### [WORK TO COMPLETE]
Copy out all lines carrying the word "joints".
____ SOURCE MATERIAL
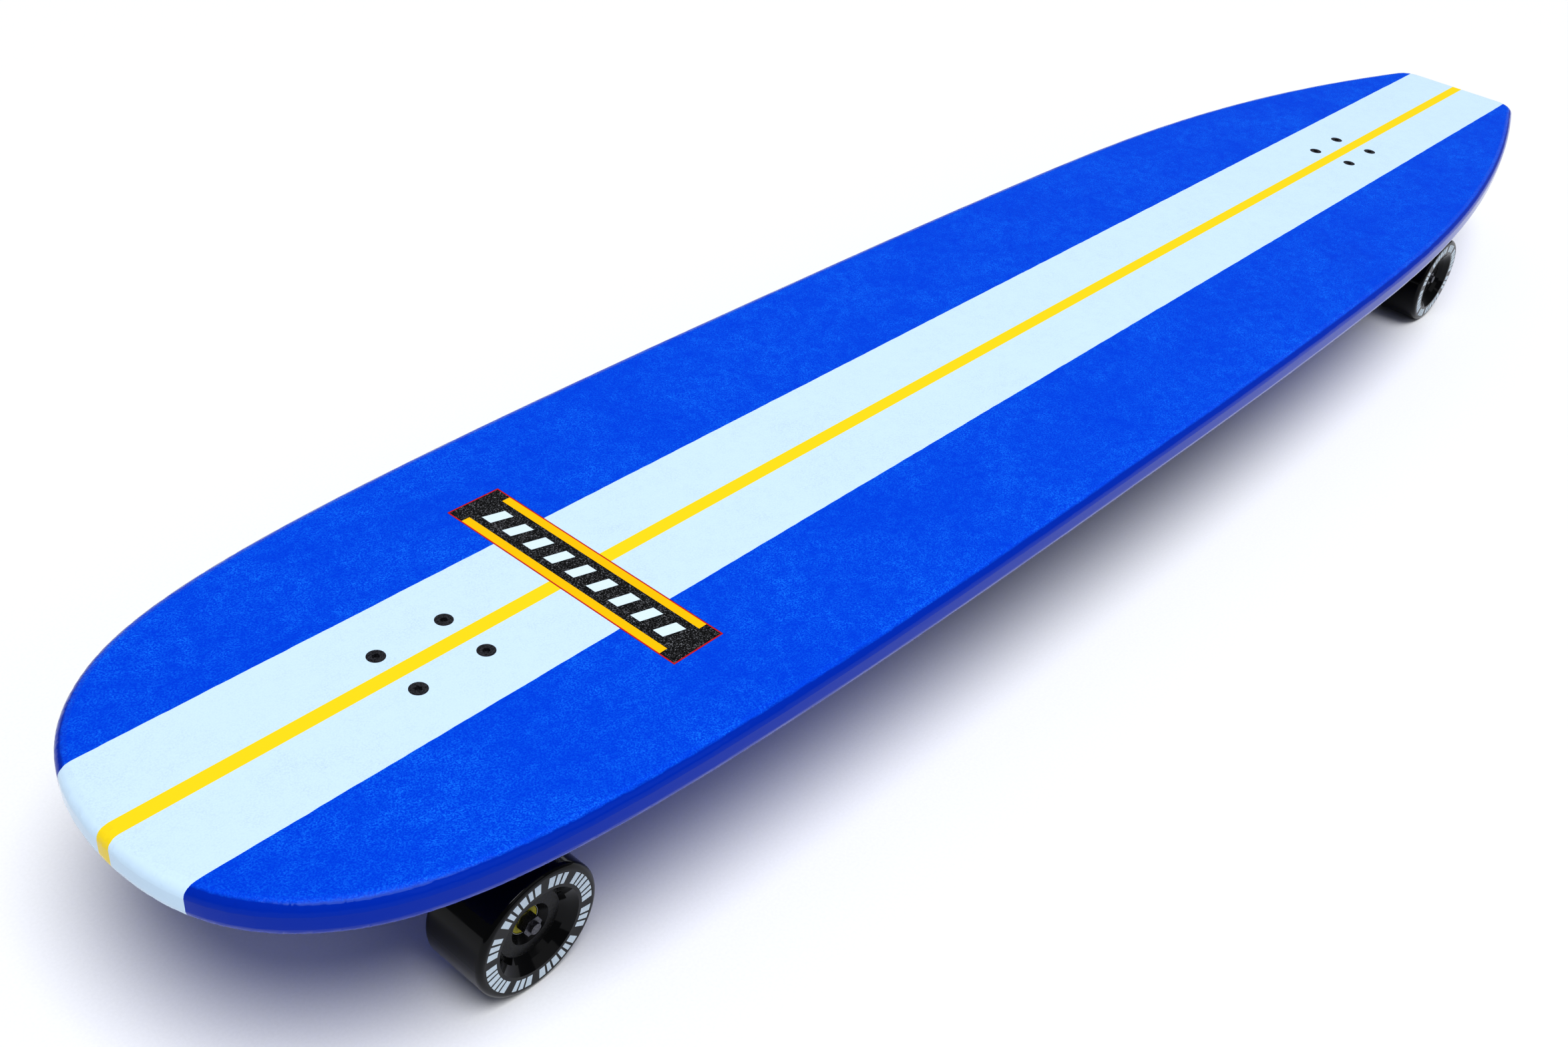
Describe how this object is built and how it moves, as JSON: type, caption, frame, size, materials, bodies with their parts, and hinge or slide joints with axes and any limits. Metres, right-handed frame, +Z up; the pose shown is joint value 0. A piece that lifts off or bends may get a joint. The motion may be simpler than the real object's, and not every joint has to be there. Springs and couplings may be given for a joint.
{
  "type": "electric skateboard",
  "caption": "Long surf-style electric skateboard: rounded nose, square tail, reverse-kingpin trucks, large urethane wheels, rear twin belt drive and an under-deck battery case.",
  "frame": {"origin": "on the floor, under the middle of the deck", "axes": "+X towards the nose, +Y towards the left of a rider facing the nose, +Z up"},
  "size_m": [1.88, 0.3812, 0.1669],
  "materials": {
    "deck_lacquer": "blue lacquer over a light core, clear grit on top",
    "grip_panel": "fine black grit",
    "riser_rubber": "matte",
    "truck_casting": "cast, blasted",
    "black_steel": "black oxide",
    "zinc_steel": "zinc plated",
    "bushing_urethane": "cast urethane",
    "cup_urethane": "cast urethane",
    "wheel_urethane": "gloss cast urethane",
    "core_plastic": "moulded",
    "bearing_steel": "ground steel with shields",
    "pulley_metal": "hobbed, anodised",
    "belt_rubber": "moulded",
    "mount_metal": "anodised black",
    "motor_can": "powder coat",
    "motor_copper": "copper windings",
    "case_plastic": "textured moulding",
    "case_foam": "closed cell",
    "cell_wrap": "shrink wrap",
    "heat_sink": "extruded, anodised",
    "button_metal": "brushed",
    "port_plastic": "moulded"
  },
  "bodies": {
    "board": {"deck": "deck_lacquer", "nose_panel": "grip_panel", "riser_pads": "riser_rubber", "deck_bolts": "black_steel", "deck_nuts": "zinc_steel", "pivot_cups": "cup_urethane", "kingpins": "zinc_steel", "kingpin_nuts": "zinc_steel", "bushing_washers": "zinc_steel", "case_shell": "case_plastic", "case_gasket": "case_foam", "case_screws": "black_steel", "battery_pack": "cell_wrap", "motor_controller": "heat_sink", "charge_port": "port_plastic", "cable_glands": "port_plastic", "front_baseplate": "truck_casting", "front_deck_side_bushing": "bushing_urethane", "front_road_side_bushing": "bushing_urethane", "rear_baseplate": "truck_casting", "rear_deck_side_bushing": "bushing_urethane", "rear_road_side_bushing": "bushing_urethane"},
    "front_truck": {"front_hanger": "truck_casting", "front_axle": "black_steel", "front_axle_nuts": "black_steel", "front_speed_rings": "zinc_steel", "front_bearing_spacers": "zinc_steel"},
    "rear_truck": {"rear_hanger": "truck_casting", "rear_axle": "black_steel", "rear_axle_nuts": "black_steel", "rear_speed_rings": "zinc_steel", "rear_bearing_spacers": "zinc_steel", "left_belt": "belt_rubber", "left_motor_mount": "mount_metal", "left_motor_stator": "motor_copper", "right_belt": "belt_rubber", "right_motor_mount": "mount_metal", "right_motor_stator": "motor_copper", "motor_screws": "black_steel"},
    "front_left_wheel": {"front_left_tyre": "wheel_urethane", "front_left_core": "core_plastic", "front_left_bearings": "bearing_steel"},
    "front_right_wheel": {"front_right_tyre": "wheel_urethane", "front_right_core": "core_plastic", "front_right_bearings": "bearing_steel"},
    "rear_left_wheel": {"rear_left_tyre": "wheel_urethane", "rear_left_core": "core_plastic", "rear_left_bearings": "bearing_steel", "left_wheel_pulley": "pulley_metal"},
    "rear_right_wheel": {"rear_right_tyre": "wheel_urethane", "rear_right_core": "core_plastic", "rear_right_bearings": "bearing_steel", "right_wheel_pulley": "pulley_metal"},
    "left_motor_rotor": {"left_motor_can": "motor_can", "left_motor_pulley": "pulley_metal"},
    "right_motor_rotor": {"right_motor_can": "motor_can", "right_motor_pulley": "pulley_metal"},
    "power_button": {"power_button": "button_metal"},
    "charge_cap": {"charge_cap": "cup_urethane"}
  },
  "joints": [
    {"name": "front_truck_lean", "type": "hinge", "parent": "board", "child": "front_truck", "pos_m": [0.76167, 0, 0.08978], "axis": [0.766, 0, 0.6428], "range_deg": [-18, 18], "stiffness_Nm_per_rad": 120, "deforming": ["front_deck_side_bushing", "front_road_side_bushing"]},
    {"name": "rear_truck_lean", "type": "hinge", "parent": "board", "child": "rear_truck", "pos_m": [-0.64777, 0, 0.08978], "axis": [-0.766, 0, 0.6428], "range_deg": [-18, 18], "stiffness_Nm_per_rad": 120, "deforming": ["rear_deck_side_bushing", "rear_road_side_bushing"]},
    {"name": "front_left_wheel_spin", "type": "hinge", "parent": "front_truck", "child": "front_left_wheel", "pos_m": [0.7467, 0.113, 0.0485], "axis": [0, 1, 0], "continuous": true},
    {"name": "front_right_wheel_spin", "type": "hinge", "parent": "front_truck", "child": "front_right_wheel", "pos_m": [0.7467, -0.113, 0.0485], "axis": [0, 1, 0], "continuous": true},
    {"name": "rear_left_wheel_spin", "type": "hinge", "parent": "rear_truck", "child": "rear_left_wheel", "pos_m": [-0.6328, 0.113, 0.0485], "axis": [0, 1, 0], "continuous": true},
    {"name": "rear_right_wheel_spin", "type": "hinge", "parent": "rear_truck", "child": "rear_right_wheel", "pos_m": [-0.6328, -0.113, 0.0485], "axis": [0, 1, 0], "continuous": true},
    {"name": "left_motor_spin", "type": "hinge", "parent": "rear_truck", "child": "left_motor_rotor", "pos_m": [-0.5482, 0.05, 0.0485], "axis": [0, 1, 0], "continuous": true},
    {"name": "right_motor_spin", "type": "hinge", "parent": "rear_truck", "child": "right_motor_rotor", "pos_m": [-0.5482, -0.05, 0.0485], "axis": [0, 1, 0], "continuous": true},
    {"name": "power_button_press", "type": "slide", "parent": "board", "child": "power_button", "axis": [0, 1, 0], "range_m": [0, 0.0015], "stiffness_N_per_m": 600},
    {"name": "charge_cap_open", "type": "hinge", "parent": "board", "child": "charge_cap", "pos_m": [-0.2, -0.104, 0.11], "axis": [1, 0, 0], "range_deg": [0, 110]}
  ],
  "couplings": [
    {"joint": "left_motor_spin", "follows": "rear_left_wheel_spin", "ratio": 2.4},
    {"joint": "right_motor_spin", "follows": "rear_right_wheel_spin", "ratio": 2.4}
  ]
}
________
### [SOLVED PROBLEM]
Describe how this object is built and how it moves, as JSON: type, caption, frame, size, materials, bodies with their parts, and hinge or slide joints with axes and any limits. Metres, right-handed frame, +Z up; the pose shown is joint value 0. A piece that lifts off or bends may get a joint. The motion may be simpler than the real object's, and not every joint has to be there. Springs and couplings may be given for a joint.
  "joints": [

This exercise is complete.